Consider the UK’s Financial Conduct Authority (FCA), which has supervisory responsibility for the UK banking sector. In the last year or so, the FCA has emphasized the significance it places on assessments of psychological safety in the workplace at the firms it oversees. This is part of the regulator’s increasing focus on firm culture as a driver of employee behavior. Where the workplace is not characterized by psychological safety, the FCA contends, employees will be afraid to say something when they observe unethical behavior — or worse. The FCA seeks to encourage a “speak up culture”

It must be a bitter turn of events that, three years after Duhigg’s NY Times piece, it has now become necessary for the NLRB to order Google to permit its employees to speak their minds. Without internal trust among employees, “speak up culture” is lost. While that may imply increased “conduct risk” in the context of bank supervision, it is important as well for any firm that relies on “knowledge workers” to collaborate in the shared cause of promoting “innovation.” That is, it’s important for just about everyone, and particularly for those in the tech sector.

While the NLRB’s order may be justified, it is likely to be ineffective and perhaps even counter-productive. We know this thanks to our experience with whistleblower protection laws, which were beefed up in the US in the wake of the Enron fraud. Whistleblowers fear retaliation from management — rightly, experience shows. But more important perhaps is the ostracism of peers.
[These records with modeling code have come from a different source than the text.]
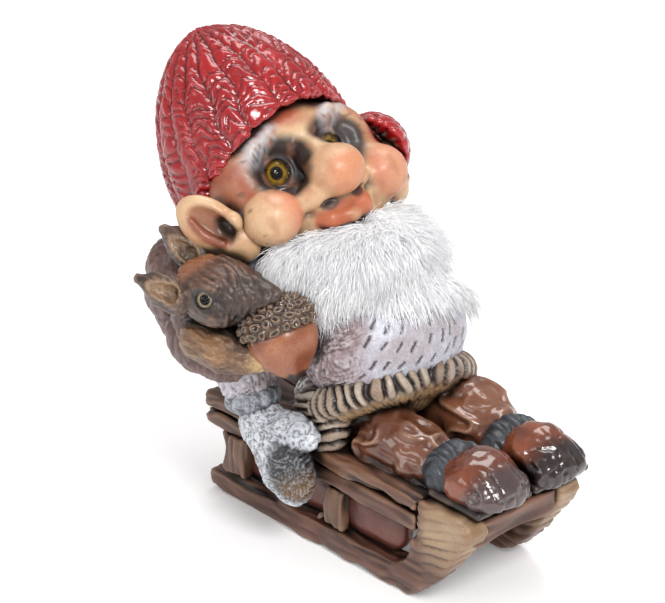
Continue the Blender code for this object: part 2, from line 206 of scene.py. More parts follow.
def join(a, b, soft=1.5):
    """Both shapes, with a fillet of about soft between them."""
    t = clamp(0.5 + 0.5 * (b - a) / soft)
    return b * (1 - t) + a * t - soft * t * (1 - t)


def carve(a, b, soft=1):
    """The first shape without the second, with its new edges rounded by about soft."""
    return -join(-a, b, soft)


def joined(fields, soft=1.5):
    total = fields[0]
    for field in fields[1:]:
        total = join(total, field, soft)
    return total


def limb(p, stations, soft=1.5):
    """A rounded limb through stations (x, y, z, radius)."""
    parts = []
    for start, end in zip(stations, stations[1:]):
        a, along = np.array(start[:3]), np.array(end[:3]) - np.array(start[:3])
        t = clamp((p - a) @ along / (along @ along))
        off = np.sqrt(((p - a - t[:, None] * along) ** 2).sum(1))
        parts.append(off - (start[3] + t * (end[3] - start[3])))
    return joined(parts, soft)


def slab(p, low, high, edge=0.9):
    """A box between two corners with rounded edges."""
    low, high = np.array(low), np.array(high)
    q = np.abs(p - (low + high) / 2) - ((high - low) / 2 - edge)
    outside = np.sqrt((np.maximum(q, 0) ** 2).sum(1))
    return outside + np.minimum(q.max(1), 0) - edge


def outline_distance(y, z, outline):
    """Signed distance in the (y, z) plane to a closed outline."""
    nearest = np.full(len(y), 1e9)
    inside = np.zeros(len(y), bool)
    for (y0, z0), (y1, z1) in zip(outline, outline[1:] + outline[:1]):
        dy, dz = y1 - y0, z1 - z0
        t = clamp(((y - y0) * dy + (z - z0) * dz) / (dy * dy + dz * dz))
        nearest = np.minimum(nearest, (y - y0 - t * dy) ** 2 + (z - z0 - t * dz) ** 2)
        crosses = (z0 > z) != (z1 > z)
        inside ^= crosses & (y < (z - z0) * dy / (dz if dz else 1e-9) + y0)
    return np.where(inside, -1, 1) * np.sqrt(nearest)


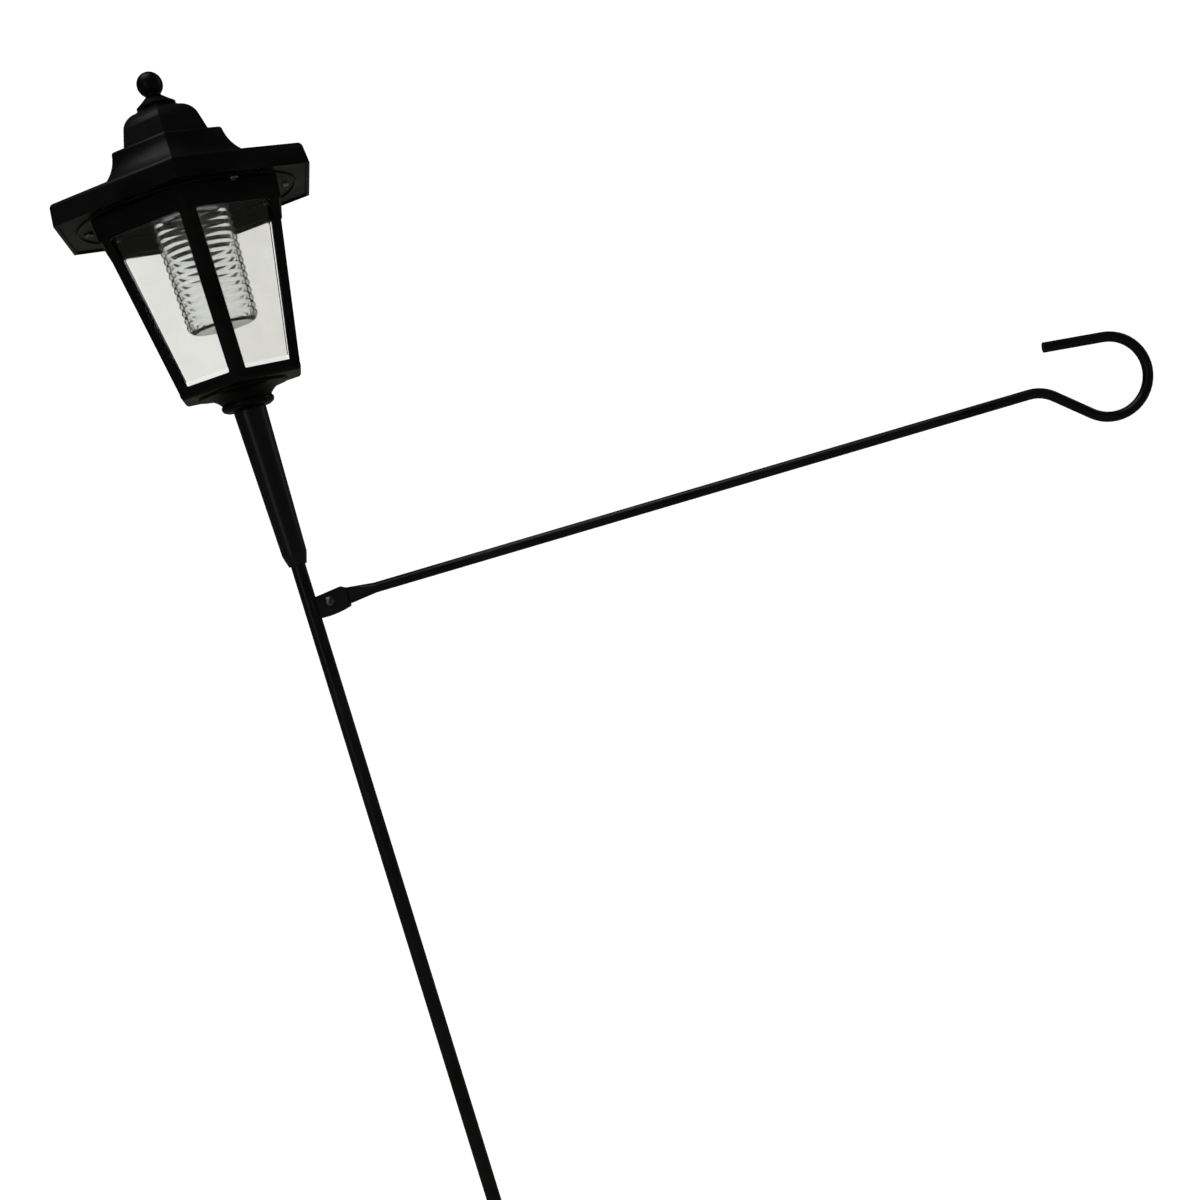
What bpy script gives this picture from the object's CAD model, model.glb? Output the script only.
"""Looks for the solar garden light with a folding flag arm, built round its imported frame.

Every mesh is in metres, in the frame of the CAD model: Z is up the pole, X runs out along the flag arm.
"""

import math

import bmesh
import bpy
from mathutils import Matrix, Vector


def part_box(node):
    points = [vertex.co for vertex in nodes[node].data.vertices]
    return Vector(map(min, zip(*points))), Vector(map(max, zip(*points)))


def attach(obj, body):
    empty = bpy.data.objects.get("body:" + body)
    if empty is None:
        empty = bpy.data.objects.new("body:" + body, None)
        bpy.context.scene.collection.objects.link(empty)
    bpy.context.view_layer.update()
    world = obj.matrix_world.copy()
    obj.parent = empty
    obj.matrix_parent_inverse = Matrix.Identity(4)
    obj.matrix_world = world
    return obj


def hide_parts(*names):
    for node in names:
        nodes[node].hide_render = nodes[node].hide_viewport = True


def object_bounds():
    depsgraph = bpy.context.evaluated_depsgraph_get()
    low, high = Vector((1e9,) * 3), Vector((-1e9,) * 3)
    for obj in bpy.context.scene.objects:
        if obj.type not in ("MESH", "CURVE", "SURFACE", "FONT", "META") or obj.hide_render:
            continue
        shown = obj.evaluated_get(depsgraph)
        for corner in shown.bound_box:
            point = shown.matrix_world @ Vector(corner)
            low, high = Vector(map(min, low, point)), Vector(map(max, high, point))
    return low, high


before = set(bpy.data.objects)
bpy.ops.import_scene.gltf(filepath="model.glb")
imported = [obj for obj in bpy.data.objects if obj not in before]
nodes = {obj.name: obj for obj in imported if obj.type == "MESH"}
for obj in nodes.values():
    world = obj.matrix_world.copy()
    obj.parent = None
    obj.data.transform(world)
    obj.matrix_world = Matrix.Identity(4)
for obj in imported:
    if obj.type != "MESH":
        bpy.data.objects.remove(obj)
cad_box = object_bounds()

MM = 0.001
SIDES = 6
LANTERN_TURN = math.radians(9.0)  # how far the lantern stands turned on its post


# ---------------------------------------------------------------- shader helpers

FINE_SHARE = 0.3  # how much of a surface's change of gloss follows its grain; the rest follows its shade


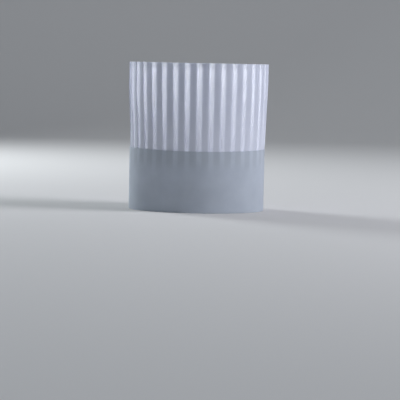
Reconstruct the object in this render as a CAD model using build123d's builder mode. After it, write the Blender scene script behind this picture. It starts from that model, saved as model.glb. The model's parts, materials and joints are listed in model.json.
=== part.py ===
"""A paper chef's toque: a knife-pleated crown standing in a smooth, folded head band.

Millimetres. +Z is up and the brow of the hat faces -Y. The origin is the middle of the band's lower
edge, on the surface that the hat stands on. Every wall follows one oval of four tangent arcs, and is
placed by its offset from the band's outer face: below 0 is inside that face, above 0 is outside it.
"""

from build123d import *

import os
from math import atan2, cos, degrees, radians, sin

# Driving dimensions
HAT_HEIGHT = 230.0
BAND_HEIGHT = 97.0
BAND_LENGTH = 212.0  # brow to nape, over the band
BAND_WIDTH = 197.0
BACK_RADIUS = 94.0  # the oval's brow and nape arcs
EDGE_DIP = 2.4  # how much lower the band's upper edge is over the ears
PLEAT_COUNT = 35
CROWN_FLARE = 3.5  # how far the pleats' outer folds stand outside the band's face at the rim
CROWN_TUCK = 22.0  # depth of crown held inside the band

# Sheets, glue and gaps
BAND_SHEET = 0.5
CROWN_SHEET = 0.3
LINING_SHEET = 0.35
TOP_SHEET = 0.3
GLUE = 0.15
CLEAR = 0.05  # between neighbours that don't touch
CHORD_SAG = 0.2  # how far a pleat's straight facet cuts inside the oval
LAYER_STEP = 0.5  # middle to middle of two pleat layers pressed together

# The oval that the band's outer face follows
NAPE_SHIFT = BAND_LENGTH / 2 - BACK_RADIUS
SIDE_RADIUS = (NAPE_SHIFT**2 + (BAND_WIDTH / 2) ** 2 - BACK_RADIUS**2) / (BAND_WIDTH - 2 * BACK_RADIUS)
SIDE_SHIFT = SIDE_RADIUS - BAND_WIDTH / 2
NAPE_ANGLE = degrees(atan2(SIDE_SHIFT, NAPE_SHIFT))  # half of each end arc
NAPE_CENTRE = (0, NAPE_SHIFT)
BROW_CENTRE = (0, -NAPE_SHIFT)

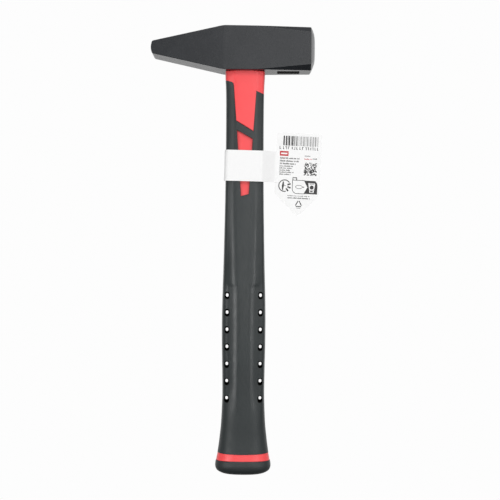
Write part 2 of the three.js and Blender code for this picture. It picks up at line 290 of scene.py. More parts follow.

Without peer support for their actions, employees will be reluctant to speak up, whether this is to report a wrong or to offer the critical creative ideas that lead to innovation and improved firm performance. With such peer support — that is, with trust — they can transform their organizations. As such, an appreciation for the importance of workplace trust dynamics is essential, both to mitigating downside risk, and to capturing upside opportunity. Google may need to relearn this.